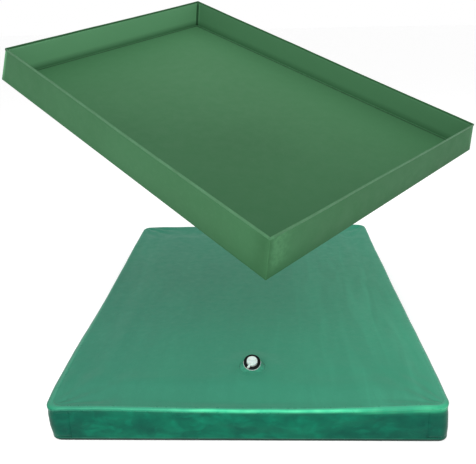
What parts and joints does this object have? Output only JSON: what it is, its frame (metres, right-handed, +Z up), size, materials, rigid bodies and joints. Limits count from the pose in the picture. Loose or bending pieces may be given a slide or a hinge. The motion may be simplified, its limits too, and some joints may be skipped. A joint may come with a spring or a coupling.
{
  "type": "water mattress with stand-up liner",
  "caption": "Water-filled vinyl mattress slab with a capped fill valve near its foot end, and an open, shallow vinyl liner tray held tilted above it.",
  "frame": {"origin": "on the floor, under the middle of the mattress", "axes": "+Z up, +Y from the foot end with the valve to the head end, +X to the right seen from the foot end"},
  "size_m": [2.5929, 2.704, 1.6582],
  "materials": {
    "mattress_vinyl": "satin",
    "seam_vinyl": "satin",
    "liner_vinyl": "matte",
    "liner_weld": "satin",
    "liner_hem": "satin",
    "water": "gloss",
    "valve_plastic": "gloss",
    "ring_rubber": "satin",
    "gasket_rubber": "matte"
  },
  "bodies": {
    "mattress": {"bottom_sheet": "mattress_vinyl", "top_sheet": "mattress_vinyl", "side_band": "mattress_vinyl", "top_seam": "seam_vinyl", "bottom_seam": "seam_vinyl", "water_fill": "water", "corner_patch_foot_left": "mattress_vinyl", "corner_patch_foot_right": "mattress_vinyl", "corner_patch_head_left": "mattress_vinyl", "corner_patch_head_right": "mattress_vinyl", "valve_patch": "mattress_vinyl", "valve_cone": "mattress_vinyl", "valve_body": "valve_plastic", "valve_ring": "ring_rubber"},
    "plug": {"valve_plug": "valve_plastic", "plug_loop": "valve_plastic"},
    "cap_seal": {"cap_gasket": "gasket_rubber"},
    "cap": {"valve_cap": "valve_plastic", "cap_tab": "valve_plastic"},
    "liner": {"liner_floor": "liner_vinyl", "liner_floor_weld": "liner_weld", "liner_wall_foot": "liner_vinyl", "liner_wall_head": "liner_vinyl", "liner_wall_left": "liner_vinyl", "liner_wall_right": "liner_vinyl", "liner_rim_hem_foot": "liner_hem", "liner_rim_hem_head": "liner_hem", "liner_rim_hem_left": "liner_hem", "liner_rim_hem_right": "liner_hem", "liner_corner_weld_foot_left": "liner_weld", "liner_corner_weld_foot_right": "liner_weld", "liner_corner_weld_head_left": "liner_weld", "liner_corner_weld_head_right": "liner_weld"}
  },
  "joints": [
    {"name": "liner_set_down", "type": "hinge", "parent": "mattress", "child": "liner", "pos_m": [0.3717, -1.7529, 0], "axis": [-0.9583, -0.2857, 0], "range_deg": [0, 20.6]},
    {"name": "cap_rise", "type": "slide", "parent": "mattress", "child": "cap_seal", "axis": [0, -0.454, 0.891], "range_m": [0, 0.0105]},
    {"name": "cap_turn", "type": "hinge", "parent": "cap_seal", "child": "cap", "pos_m": [0.017, -0.7995, 0.1945], "axis": [0, -0.454, 0.891], "range_deg": [0, 1080]},
    {"name": "plug_pull", "type": "slide", "parent": "mattress", "child": "plug", "axis": [0, -0.454, 0.891], "range_m": [0, 0.0075]}
  ],
  "couplings": [
    {"joint": "cap_rise", "follows": "cap_turn", "m_per_rad": 0.0005565},
    {"joint": "plug_pull", "follows": "cap_turn", "m_per_rad": 0.0003975}
  ]
}
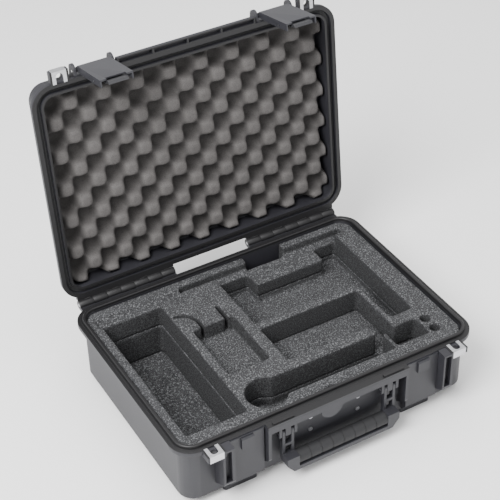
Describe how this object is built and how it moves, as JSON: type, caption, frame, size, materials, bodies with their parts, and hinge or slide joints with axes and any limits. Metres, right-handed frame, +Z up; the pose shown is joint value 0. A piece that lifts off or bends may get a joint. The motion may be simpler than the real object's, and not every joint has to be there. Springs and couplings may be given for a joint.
{
  "type": "hard drone carrying case",
  "caption": "Open hard carrying case with cut foam wells for a drone and its controller, egg-crate lid foam, trigger latches, padlock points and a fold-down ribbed handle.",
  "frame": {"origin": "centre of the underside of the centre rest pad, in the table plane, midway between the base's walls", "axes": "+X to the right as seen from the handle side, +Y from the handle side to the hinges, +Z up"},
  "size_m": [0.5, 0.4722, 0.5071],
  "materials": {
    "shell": "fine moulded grain",
    "latch_plastic": "satin moulded",
    "trigger_plastic": "satin moulded",
    "handle_plastic": "satin moulded",
    "grip_rubber": "matt over-moulded",
    "seal_rubber": "matt",
    "steel": "ground",
    "spring_steel": "drawn wire",
    "screw_steel": "plated",
    "plate_steel": "polished sheet",
    "foam_dark": "dark flecked foam",
    "foam_grey": "grey convoluted foam"
  },
  "bodies": {
    "base": {"base_shell": "shell", "hinge_pins": "steel", "handle_bracket": "handle_plastic", "bracket_screws": "screw_steel", "handle_pins": "steel", "lock_plates_base": "plate_steel", "foam_pad": "foam_dark", "foam_lower": "foam_dark", "foam_upper": "foam_dark"},
    "lid": {"lid_shell": "shell", "gasket": "seal_rubber", "latch_pins": "steel", "lock_plates_lid": "plate_steel", "foam_lid": "foam_grey"},
    "left_latch": {"latch_left": "latch_plastic", "trigger_pin_left": "steel", "trigger_spring_left": "spring_steel"},
    "right_latch": {"latch_right": "latch_plastic", "trigger_pin_right": "steel", "trigger_spring_right": "spring_steel"},
    "left_trigger": {"trigger_left": "trigger_plastic"},
    "right_trigger": {"trigger_right": "trigger_plastic"},
    "handle": {"handle_frame": "handle_plastic", "handle_grip": "grip_rubber"}
  },
  "joints": [
    {"name": "lid_hinge", "type": "hinge", "parent": "base", "child": "lid", "pos_m": [0, 0.189, 0.113], "axis": [1, 0, 0], "range_deg": [0, 96]},
    {"name": "latch_left_pivot", "type": "hinge", "parent": "lid", "child": "left_latch", "pos_m": [-0.1475, 0.23941, 0.48256], "axis": [-1, 0, 0], "range_deg": [-5, 95]},
    {"name": "latch_right_pivot", "type": "hinge", "parent": "lid", "child": "right_latch", "pos_m": [0.1475, 0.23941, 0.48256], "axis": [-1, 0, 0], "range_deg": [-5, 95]},
    {"name": "trigger_left_pivot", "type": "hinge", "parent": "left_latch", "child": "left_trigger", "pos_m": [-0.1475, 0.17911, 0.49468], "axis": [1, 0, 0], "range_deg": [0, 7], "stiffness_Nm_per_rad": 0.05, "springref_deg": -11.46},
    {"name": "trigger_right_pivot", "type": "hinge", "parent": "right_latch", "child": "right_trigger", "pos_m": [0.1475, 0.17911, 0.49468], "axis": [1, 0, 0], "range_deg": [0, 7], "stiffness_Nm_per_rad": 0.05, "springref_deg": -11.46},
    {"name": "handle_hinge", "type": "hinge", "parent": "base", "child": "handle", "pos_m": [0, -0.183, 0.089], "axis": [-1, 0, 0], "range_deg": [0, 100]}
  ]
}
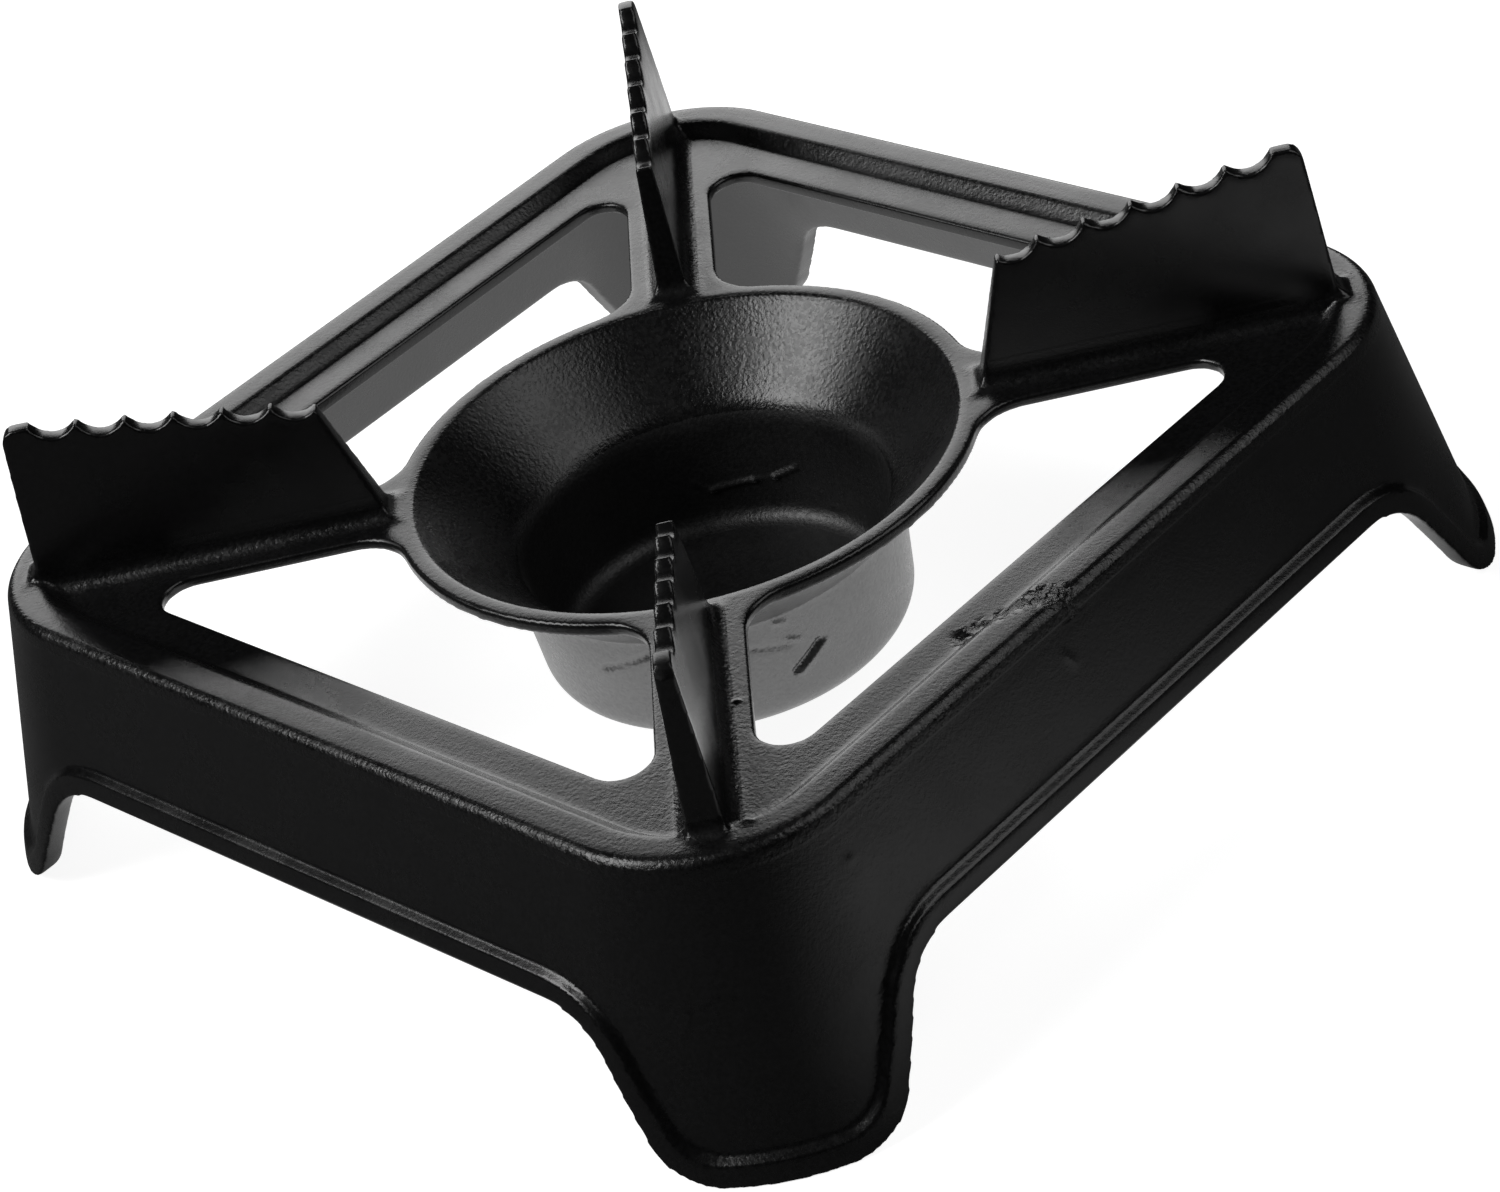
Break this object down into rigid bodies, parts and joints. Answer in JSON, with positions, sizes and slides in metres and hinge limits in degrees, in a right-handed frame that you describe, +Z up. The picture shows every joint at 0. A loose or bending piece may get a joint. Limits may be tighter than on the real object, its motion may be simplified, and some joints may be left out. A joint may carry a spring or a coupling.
{
  "type": "burner stand",
  "caption": "Low square cast-iron burner stand: flared feet, arched skirt, rimmed open frame, diagonal arms with toothed pot fins, and a round fuel bowl in the middle.",
  "frame": {"origin": "centre of the stand's footprint, on the floor plane under its feet", "axes": "+Z up through the middle of the bowl; X and Y square to the sides; -Y is the front side"},
  "size_m": [0.194, 0.194, 0.0765],
  "materials": {
    "iron": "satin black coat over a fine rough-cast surface"
  },
  "bodies": {
    "root": {"leg_front_left": "iron", "leg_front_right": "iron", "leg_back_right": "iron", "leg_back_left": "iron", "apron_front": "iron", "apron_right": "iron", "apron_back": "iron", "apron_left": "iron", "rail_front": "iron", "rail_right": "iron", "rail_back": "iron", "rail_left": "iron", "corner_front_left": "iron", "corner_front_right": "iron", "corner_back_right": "iron", "corner_back_left": "iron", "arm_front_left": "iron", "arm_front_right": "iron", "arm_back_right": "iron", "arm_back_left": "iron", "fin_front_left": "iron", "fin_front_right": "iron", "fin_back_right": "iron", "fin_back_left": "iron", "ring": "iron", "flare": "iron", "fuel_cup": "iron"}
  },
  "joints": []
}
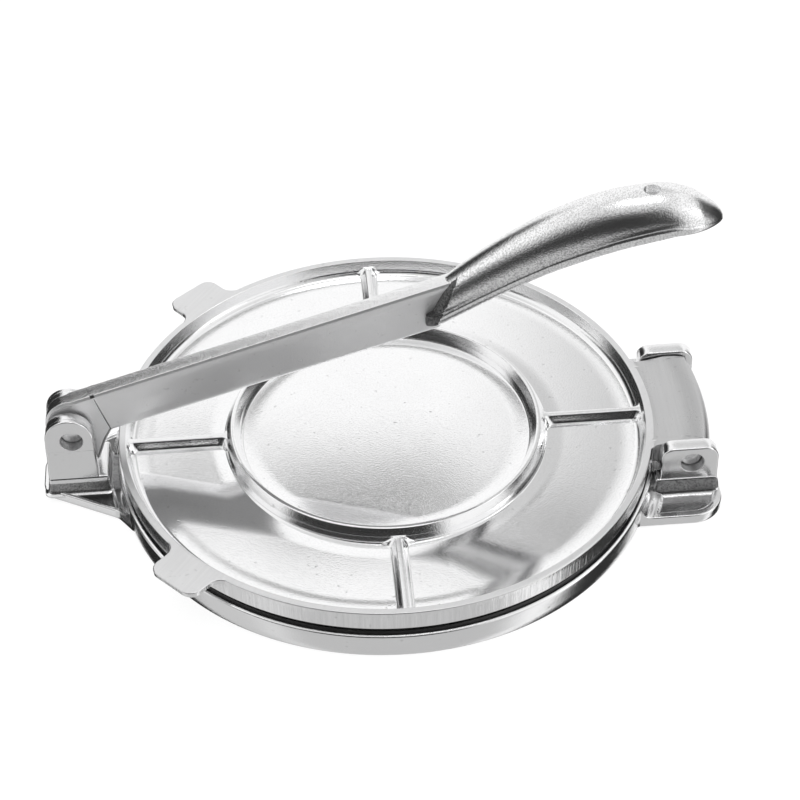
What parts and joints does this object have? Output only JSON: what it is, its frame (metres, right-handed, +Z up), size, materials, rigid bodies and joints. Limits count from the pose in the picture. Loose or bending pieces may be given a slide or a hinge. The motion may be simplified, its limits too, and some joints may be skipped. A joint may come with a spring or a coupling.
{
  "type": "tortilla press",
  "caption": "Hinged round cast press: ribbed top plate on a round bed, with a pressing lever and domed handle pivoted opposite the hinge.",
  "frame": {"origin": "on the surface that the press stands on, under the centre of the round plates", "axes": "+X from the lever's pivot to the plate hinge, +Z up, +Y to the rear as the handle points right"},
  "size_m": [0.2516, 0.202, 0.1202],
  "materials": {
    "cast_aluminium": "satin, polished on the floors and rims",
    "pin_steel": "satin"
  },
  "bodies": {
    "base": {"base_plate": "cast_aluminium", "hinge_pin": "pin_steel", "lever_pin": "pin_steel"},
    "upper_plate": {"top_plate": "cast_aluminium"},
    "lever": {"lever": "cast_aluminium"}
  },
  "joints": [
    {"name": "lever_pivot", "type": "hinge", "parent": "base", "child": "lever", "pos_m": [-0.1164, 0, 0.0283], "axis": [0, -1, 0], "range_deg": [0, 160]},
    {"name": "plate_hinge", "type": "hinge", "parent": "base", "child": "upper_plate", "pos_m": [0.1113, 0, 0.0166], "axis": [0, 1, 0], "range_deg": [0, 25]}
  ],
  "couplings": [
    {"joint": "plate_hinge", "follows": "lever_pivot", "ratio": 0.155}
  ]
}
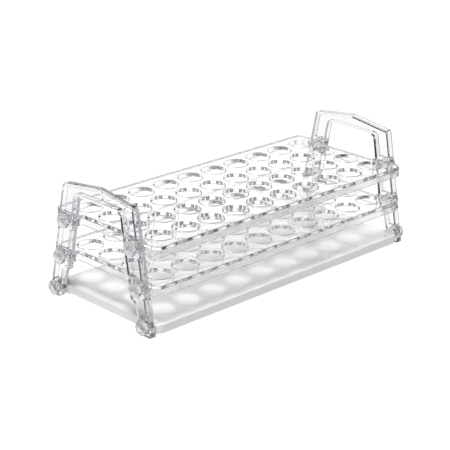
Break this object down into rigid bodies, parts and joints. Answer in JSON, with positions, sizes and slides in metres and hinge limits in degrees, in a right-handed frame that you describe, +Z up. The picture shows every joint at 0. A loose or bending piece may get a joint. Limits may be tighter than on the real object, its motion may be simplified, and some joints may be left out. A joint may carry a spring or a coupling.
{
  "type": "test tube holder",
  "caption": "Three-tier see-through test tube rack: splayed end frames with handles, two perforated plates and a plain white base tray, joined by push-in pins.",
  "frame": {"origin": "floor level under the middle of the rack", "axes": "+X along the length towards the right end frame, +Y towards the rear long side, +Z up"},
  "size_m": [0.246, 0.098, 0.084],
  "materials": {
    "clear_plastic": "clear, smooth moulded",
    "white_plastic": "smooth moulded"
  },
  "bodies": {
    "tiers": {"upper_tube_plate": "clear_plastic", "middle_tube_plate": "clear_plastic", "base_tray": "white_plastic"},
    "left_frame": {"left_end_frame": "clear_plastic"},
    "right_frame": {"right_end_frame": "clear_plastic"},
    "upper_pin_left_front_body": {"upper_pin_left_front": "clear_plastic"},
    "upper_pin_left_rear_body": {"upper_pin_left_rear": "clear_plastic"},
    "upper_pin_right_front_body": {"upper_pin_right_front": "clear_plastic"},
    "upper_pin_right_rear_body": {"upper_pin_right_rear": "clear_plastic"},
    "middle_pin_left_front_body": {"middle_pin_left_front": "clear_plastic"},
    "middle_pin_left_rear_body": {"middle_pin_left_rear": "clear_plastic"},
    "middle_pin_right_front_body": {"middle_pin_right_front": "clear_plastic"},
    "middle_pin_right_rear_body": {"middle_pin_right_rear": "clear_plastic"},
    "base_pin_left_front_body": {"base_pin_left_front": "clear_plastic"},
    "base_pin_left_rear_body": {"base_pin_left_rear": "clear_plastic"},
    "base_pin_right_front_body": {"base_pin_right_front": "clear_plastic"},
    "base_pin_right_rear_body": {"base_pin_right_rear": "clear_plastic"}
  },
  "joints": [
    {"name": "left_frame_pull_off", "type": "slide", "parent": "tiers", "child": "left_frame", "axis": [-1, 0, 0], "range_m": [0, 0.01]},
    {"name": "right_frame_pull_off", "type": "slide", "parent": "tiers", "child": "right_frame", "axis": [1, 0, 0], "range_m": [0, 0.01]},
    {"name": "upper_pin_left_front_pull_out", "type": "slide", "parent": "left_frame", "child": "upper_pin_left_front_body", "axis": [-1, 0, 0], "range_m": [0, 0.012]},
    {"name": "upper_pin_left_rear_pull_out", "type": "slide", "parent": "left_frame", "child": "upper_pin_left_rear_body", "axis": [-1, 0, 0], "range_m": [0, 0.012]},
    {"name": "upper_pin_right_front_pull_out", "type": "slide", "parent": "right_frame", "child": "upper_pin_right_front_body", "axis": [1, 0, 0], "range_m": [0, 0.012]},
    {"name": "upper_pin_right_rear_pull_out", "type": "slide", "parent": "right_frame", "child": "upper_pin_right_rear_body", "axis": [1, 0, 0], "range_m": [0, 0.012]},
    {"name": "middle_pin_left_front_pull_out", "type": "slide", "parent": "left_frame", "child": "middle_pin_left_front_body", "axis": [-1, 0, 0], "range_m": [0, 0.012]},
    {"name": "middle_pin_left_rear_pull_out", "type": "slide", "parent": "left_frame", "child": "middle_pin_left_rear_body", "axis": [-1, 0, 0], "range_m": [0, 0.012]},
    {"name": "middle_pin_right_front_pull_out", "type": "slide", "parent": "right_frame", "child": "middle_pin_right_front_body", "axis": [1, 0, 0], "range_m": [0, 0.012]},
    {"name": "middle_pin_right_rear_pull_out", "type": "slide", "parent": "right_frame", "child": "middle_pin_right_rear_body", "axis": [1, 0, 0], "range_m": [0, 0.012]},
    {"name": "base_pin_left_front_pull_out", "type": "slide", "parent": "left_frame", "child": "base_pin_left_front_body", "axis": [-1, 0, 0], "range_m": [0, 0.012]},
    {"name": "base_pin_left_rear_pull_out", "type": "slide", "parent": "left_frame", "child": "base_pin_left_rear_body", "axis": [-1, 0, 0], "range_m": [0, 0.012]},
    {"name": "base_pin_right_front_pull_out", "type": "slide", "parent": "right_frame", "child": "base_pin_right_front_body", "axis": [1, 0, 0], "range_m": [0, 0.012]},
    {"name": "base_pin_right_rear_pull_out", "type": "slide", "parent": "right_frame", "child": "base_pin_right_rear_body", "axis": [1, 0, 0], "range_m": [0, 0.012]}
  ]
}
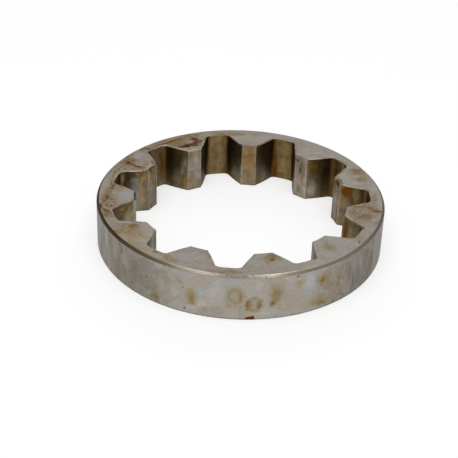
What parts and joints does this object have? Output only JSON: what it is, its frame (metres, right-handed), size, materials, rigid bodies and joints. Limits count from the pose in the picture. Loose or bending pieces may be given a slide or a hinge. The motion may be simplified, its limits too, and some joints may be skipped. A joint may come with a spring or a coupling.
{
  "type": "oil pump ring gear",
  "caption": "Flat steel ring gear with broad internal teeth, a smooth round outside and ground faces: the outer gear of an oil pump.",
  "frame": {"origin": "centre of the lower face, on the axis of the ring", "axes": "+Z along the axis towards the upper face, +Y through the middle of one tooth"},
  "size_m": [0.11, 0.11, 0.0185],
  "materials": {
    "ground_steel": "ground, with oil stains and light rust"
  },
  "bodies": {
    "root": {"ring_gear": "ground_steel"}
  },
  "joints": []
}
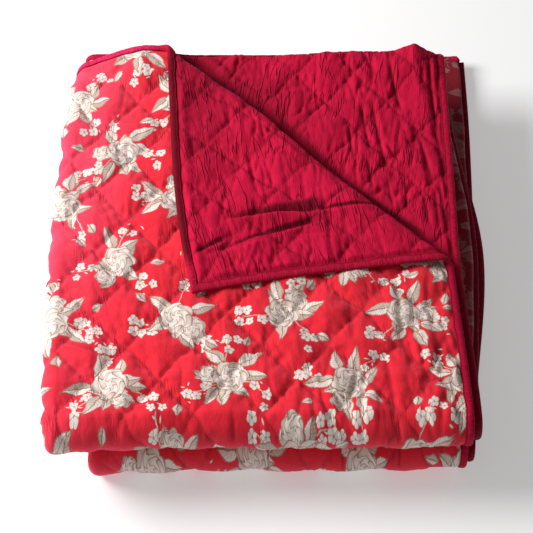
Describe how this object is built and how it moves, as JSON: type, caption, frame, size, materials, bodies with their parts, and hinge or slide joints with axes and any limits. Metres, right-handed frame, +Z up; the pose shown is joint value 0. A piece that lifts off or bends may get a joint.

*****

= Directive =
Reproduce the lines from the one containing "right-handed), size, materials, rigid" to the end of the entries, keeping both ends and adding nothing.

= Complete answer =
What parts and joints does this object have? Output only JSON: what it is, its frame (metres, right-handed), size, materials, rigid bodies and joints. Limits count from the pose in the picture. Loose or bending pieces may be given a slide or a hinge. The motion may be simplified, its limits too, and some joints may be skipped. A joint may come with a spring or a coupling.
{
  "type": "oil pump ring gear",
  "caption": "Flat steel ring gear with broad internal teeth, a smooth round outside and ground faces: the outer gear of an oil pump.",
  "frame": {"origin": "centre of the lower face, on the axis of the ring", "axes": "+Z along the axis towards the upper face, +Y through the middle of one tooth"},
  "size_m": [0.11, 0.11, 0.0185],
  "materials": {
    "ground_steel": "ground, with oil stains and light rust"
  },
  "bodies": {
    "root": {"ring_gear": "ground_steel"}
  },
  "joints": []
}
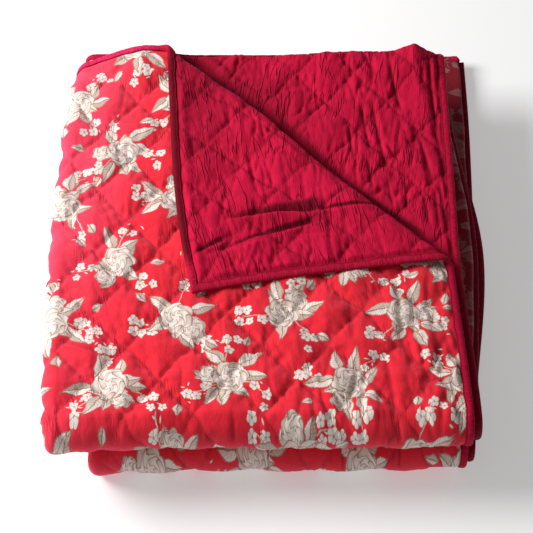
Describe how this object is built and how it moves, as JSON: type, caption, frame, size, materials, bodies with their parts, and hinge or slide joints with axes and any limits. Metres, right-handed frame, +Z up; the pose shown is joint value 0. A piece that lifts off or bends may get a joint.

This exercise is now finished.